Given: \(x\) and \(y\) are different non-negative integers. Question: \(|x^3-y^3|=?\)

(1) One of the integers is 2 greater than the other integer --> \(|x-y|=2\). There exist infinitely many such \(x\) and \(y\), thus we'll have infinitely many different values of \(|x^3-y^3|\). For example consider \(x=2\), \(y=0\) and \(x=3\), \(y=1\). Not sufficient.

(2) The square of the sum of the integers is 49 greater than the product of the integers --> \((x+y)^2=xy+49\) --> \(x^2+xy+y^2=49\). Now, we can not simply say that this statement is not sufficient (as done in the above post), because we have some constraints on \(x\) and \(y\), namely that they are non-negative integers. Taking this into account, from \(x^2+xy+y^2=49\) we can say that both \(x\) and \(y\) are integers from 0 to 7, inclusive. By trial and error we can easily find that only two pairs satisfy this equation: (7,0) and (5,3), in any order. Not sufficient.

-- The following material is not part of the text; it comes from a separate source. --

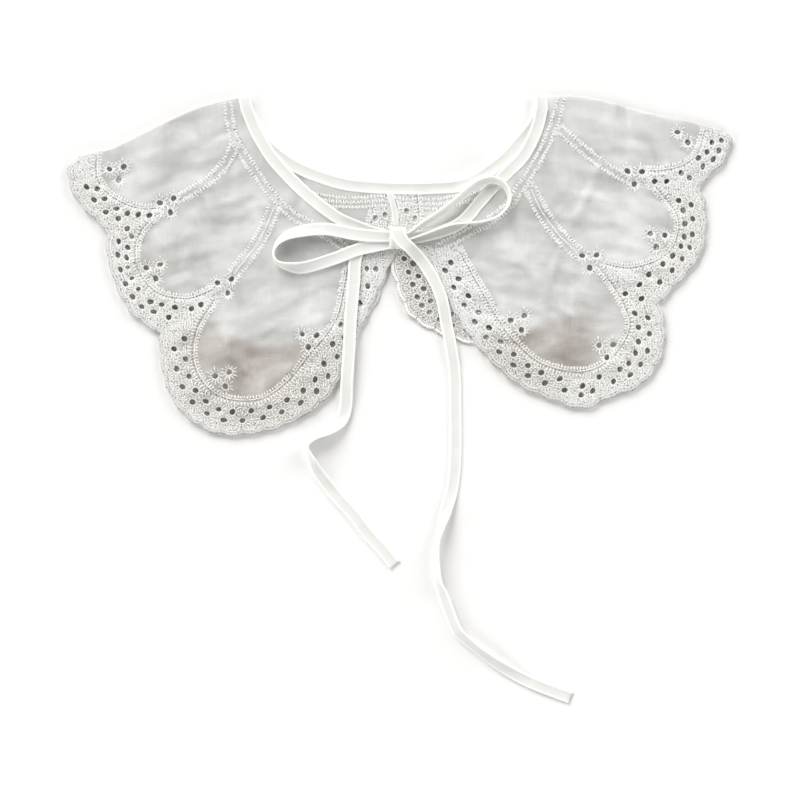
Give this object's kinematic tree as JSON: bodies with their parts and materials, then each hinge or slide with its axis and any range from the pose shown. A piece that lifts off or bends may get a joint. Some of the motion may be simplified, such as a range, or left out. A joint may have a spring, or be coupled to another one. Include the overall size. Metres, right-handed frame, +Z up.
{
  "type": "lace collar",
  "caption": "Detachable eyelet lace collar laid flat, with scalloped lobed panels folded at the shoulders, a bound neckline and ties knotted in a bow.",
  "frame": {"origin": "middle of the collar's footprint, on the surface that it lies on", "axes": "+X to the right of the laid-out collar as seen from above, +Y from the tie ends towards the shoulders, +Z up from the surface, through the cloth"},
  "size_m": [0.3985, 0.3648, 0.0105],
  "materials": {
    "lawn": "matt, slightly sheer white cotton lawn with white satin-stitch embroidery",
    "binding": "matt white folded cotton tape",
    "tie": "matt white cotton tape with a soft sheen"
  },
  "bodies": {
    "root": {"left_panel": "lawn", "right_panel": "lawn", "neck_binding": "binding", "bow_knot": "tie", "bow_loop_left": "tie", "bow_loop_right": "tie", "tie_tail_left": "tie", "tie_tail_right": "tie"}
  },
  "joints": []
}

Notice that if we were told that \(x\) and \(y\) are positive integers (instead of non-negative integers) then this statement would be sufficient, since only one pair would remain: (5,3).

(1)+(2) Since from (1) \(|x-y|=2\) then from (2) only one pair is valid: (5,3). Sufficient.

Re: What is the absolute difference between the cubes of two [#permalink]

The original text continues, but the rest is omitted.